__Problem to work on__.
Print all entries word for word.

__Information supplied__.

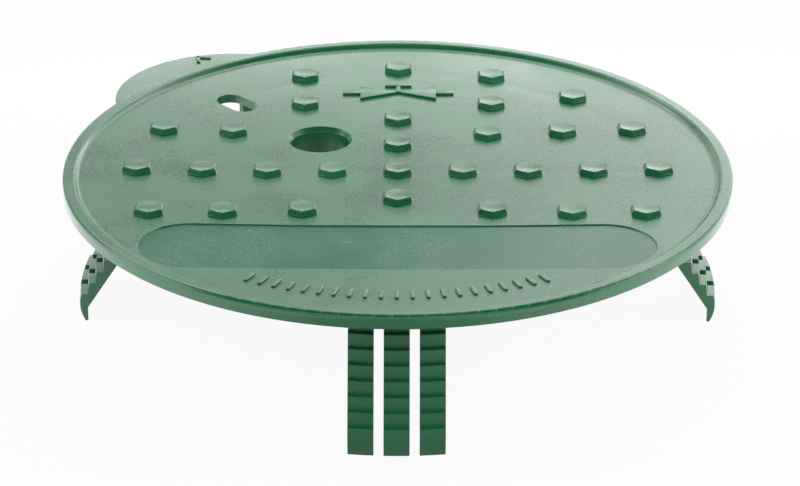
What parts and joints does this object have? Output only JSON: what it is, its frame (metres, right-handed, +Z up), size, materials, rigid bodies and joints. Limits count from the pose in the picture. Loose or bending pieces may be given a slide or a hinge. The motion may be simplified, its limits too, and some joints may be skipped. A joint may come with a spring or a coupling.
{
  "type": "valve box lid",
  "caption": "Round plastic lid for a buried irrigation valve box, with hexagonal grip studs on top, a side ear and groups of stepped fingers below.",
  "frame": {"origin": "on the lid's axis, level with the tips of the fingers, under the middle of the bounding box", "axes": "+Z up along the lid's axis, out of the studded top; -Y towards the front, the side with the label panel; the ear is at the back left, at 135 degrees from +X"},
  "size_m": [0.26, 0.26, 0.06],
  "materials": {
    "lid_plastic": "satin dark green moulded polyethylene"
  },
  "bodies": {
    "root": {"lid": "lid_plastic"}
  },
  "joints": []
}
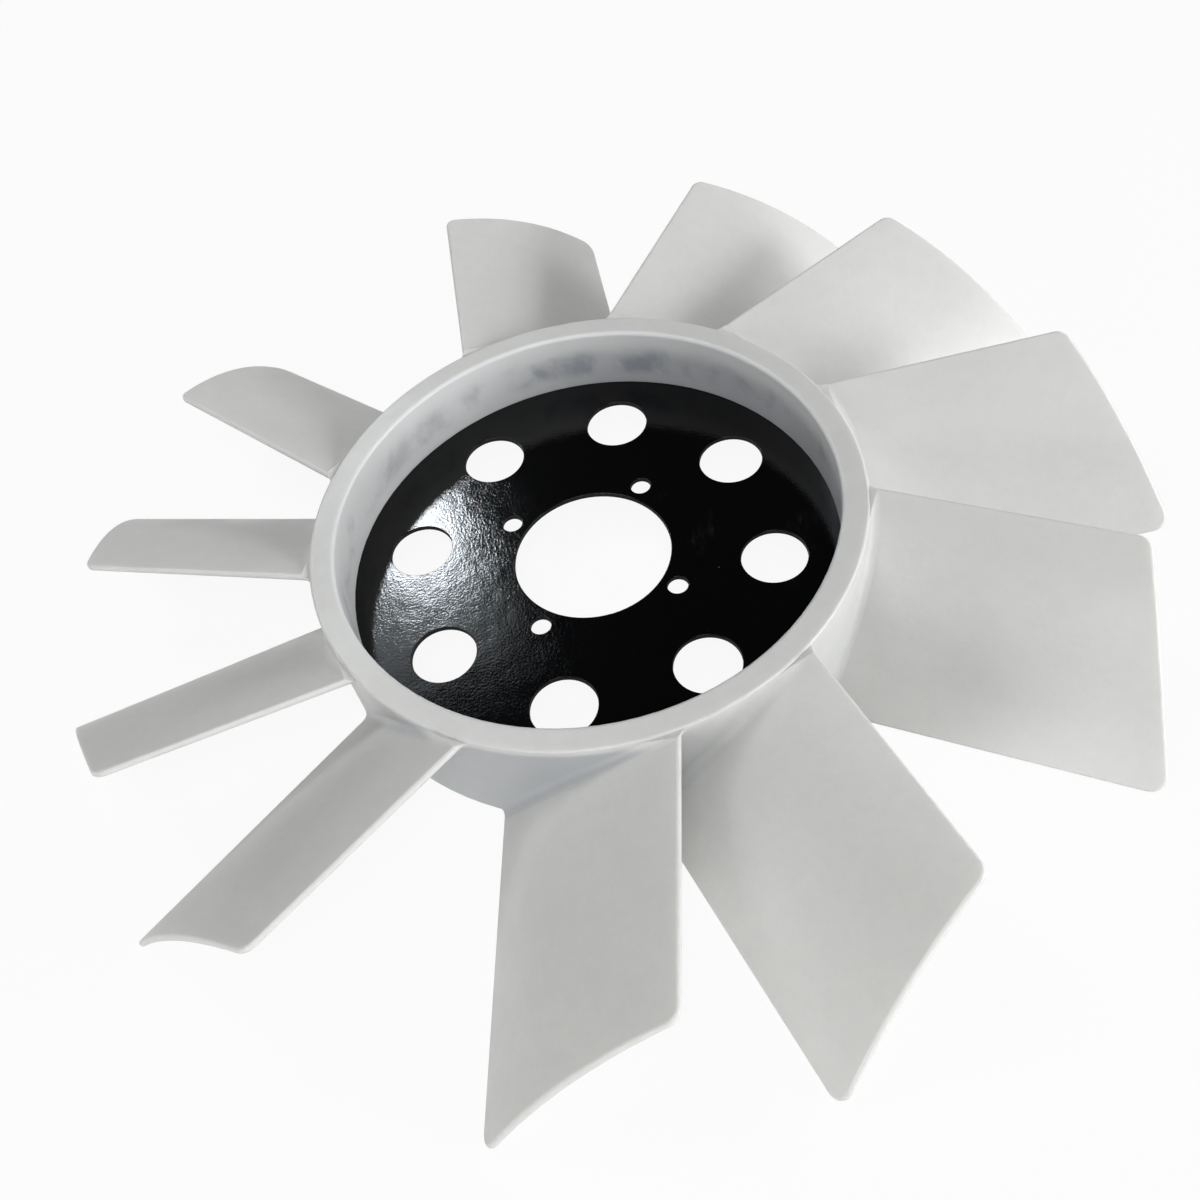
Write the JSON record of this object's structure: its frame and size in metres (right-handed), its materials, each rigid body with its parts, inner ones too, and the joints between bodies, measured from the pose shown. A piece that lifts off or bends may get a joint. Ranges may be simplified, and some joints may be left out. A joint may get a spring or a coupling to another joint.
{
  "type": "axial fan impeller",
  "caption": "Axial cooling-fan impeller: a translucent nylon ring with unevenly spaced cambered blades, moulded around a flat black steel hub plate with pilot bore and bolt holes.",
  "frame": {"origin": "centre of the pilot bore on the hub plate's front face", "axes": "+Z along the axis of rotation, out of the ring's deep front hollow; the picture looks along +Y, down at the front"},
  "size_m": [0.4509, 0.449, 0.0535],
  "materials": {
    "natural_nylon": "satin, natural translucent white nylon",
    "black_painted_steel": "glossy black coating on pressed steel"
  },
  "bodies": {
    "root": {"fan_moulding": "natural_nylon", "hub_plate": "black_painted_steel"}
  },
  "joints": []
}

__Answer to this problem__.
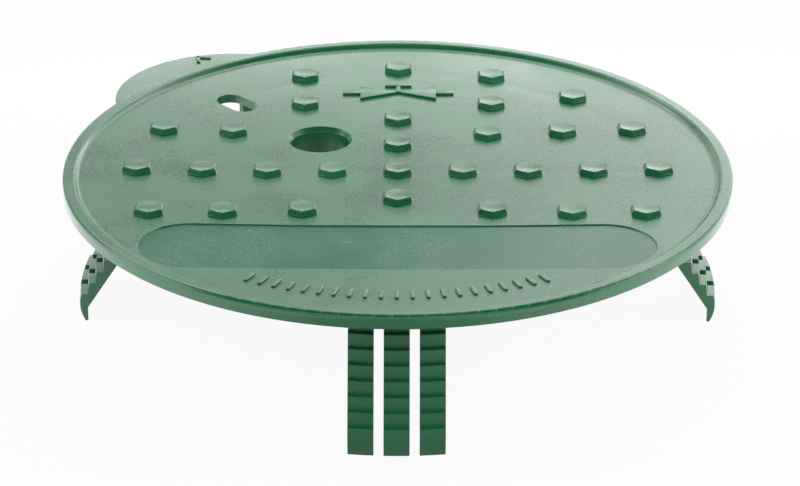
What parts and joints does this object have? Output only JSON: what it is, its frame (metres, right-handed, +Z up), size, materials, rigid bodies and joints. Limits count from the pose in the picture. Loose or bending pieces may be given a slide or a hinge. The motion may be simplified, its limits too, and some joints may be skipped. A joint may come with a spring or a coupling.
{
  "type": "valve box lid",
  "caption": "Round plastic lid for a buried irrigation valve box, with hexagonal grip studs on top, a side ear and groups of stepped fingers below.",
  "frame": {"origin": "on the lid's axis, level with the tips of the fingers, under the middle of the bounding box", "axes": "+Z up along the lid's axis, out of the studded top; -Y towards the front, the side with the label panel; the ear is at the back left, at 135 degrees from +X"},
  "size_m": [0.26, 0.26, 0.06],
  "materials": {
    "lid_plastic": "satin dark green moulded polyethylene"
  },
  "bodies": {
    "root": {"lid": "lid_plastic"}
  },
  "joints": []
}
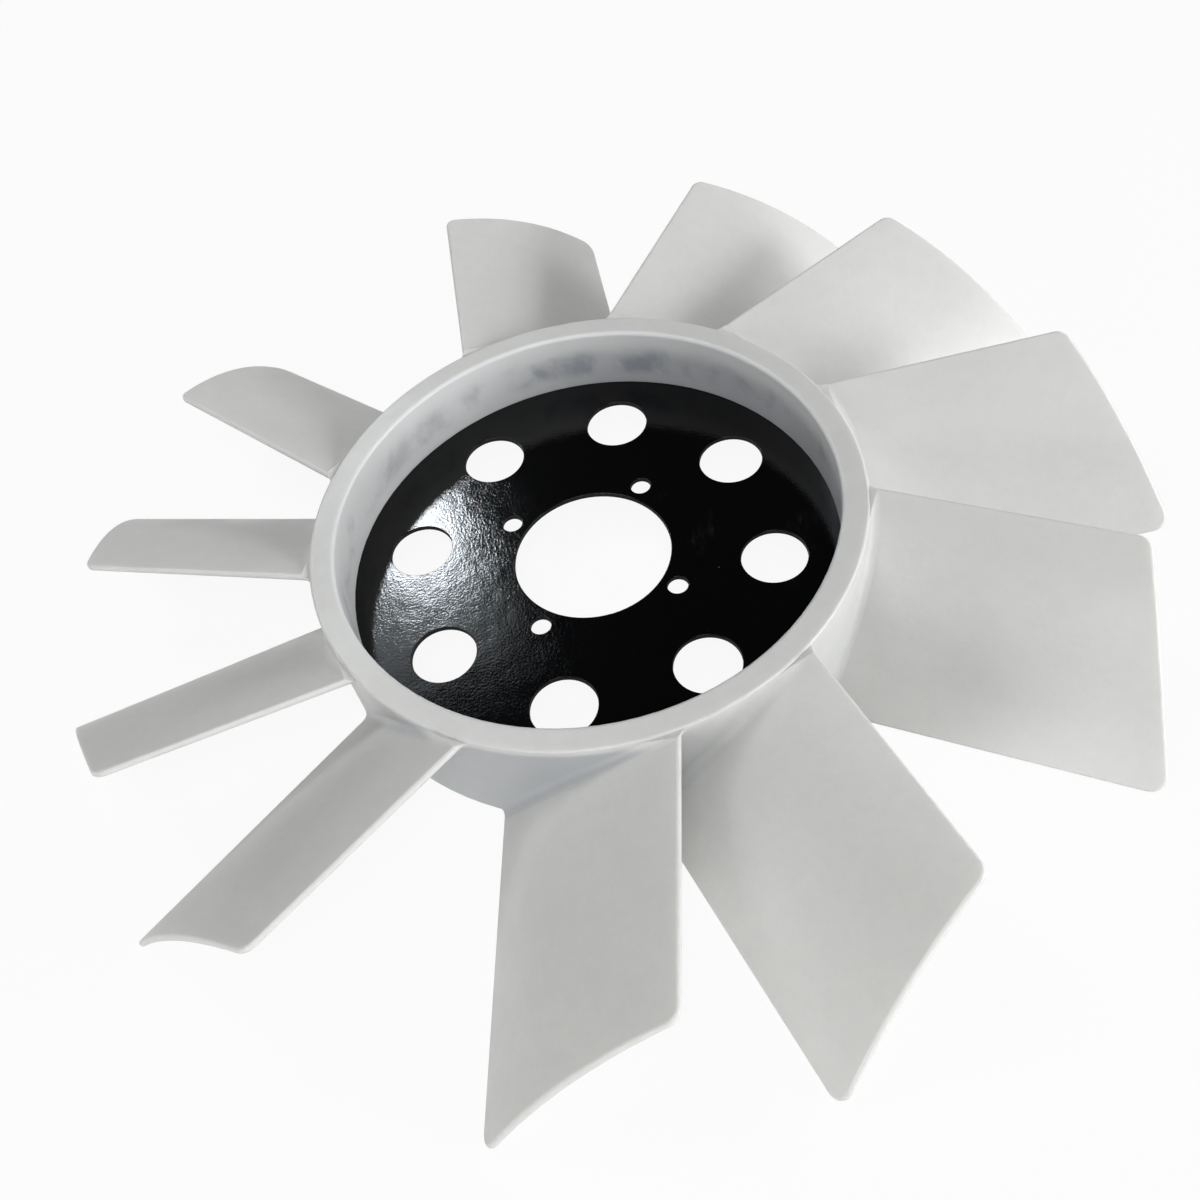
Write the JSON record of this object's structure: its frame and size in metres (right-handed), its materials, each rigid body with its parts, inner ones too, and the joints between bodies, measured from the pose shown. A piece that lifts off or bends may get a joint. Ranges may be simplified, and some joints may be left out. A joint may get a spring or a coupling to another joint.
{
  "type": "axial fan impeller",
  "caption": "Axial cooling-fan impeller: a translucent nylon ring with unevenly spaced cambered blades, moulded around a flat black steel hub plate with pilot bore and bolt holes.",
  "frame": {"origin": "centre of the pilot bore on the hub plate's front face", "axes": "+Z along the axis of rotation, out of the ring's deep front hollow; the picture looks along +Y, down at the front"},
  "size_m": [0.4509, 0.449, 0.0535],
  "materials": {
    "natural_nylon": "satin, natural translucent white nylon",
    "black_painted_steel": "glossy black coating on pressed steel"
  },
  "bodies": {
    "root": {"fan_moulding": "natural_nylon", "hub_plate": "black_painted_steel"}
  },
  "joints": []
}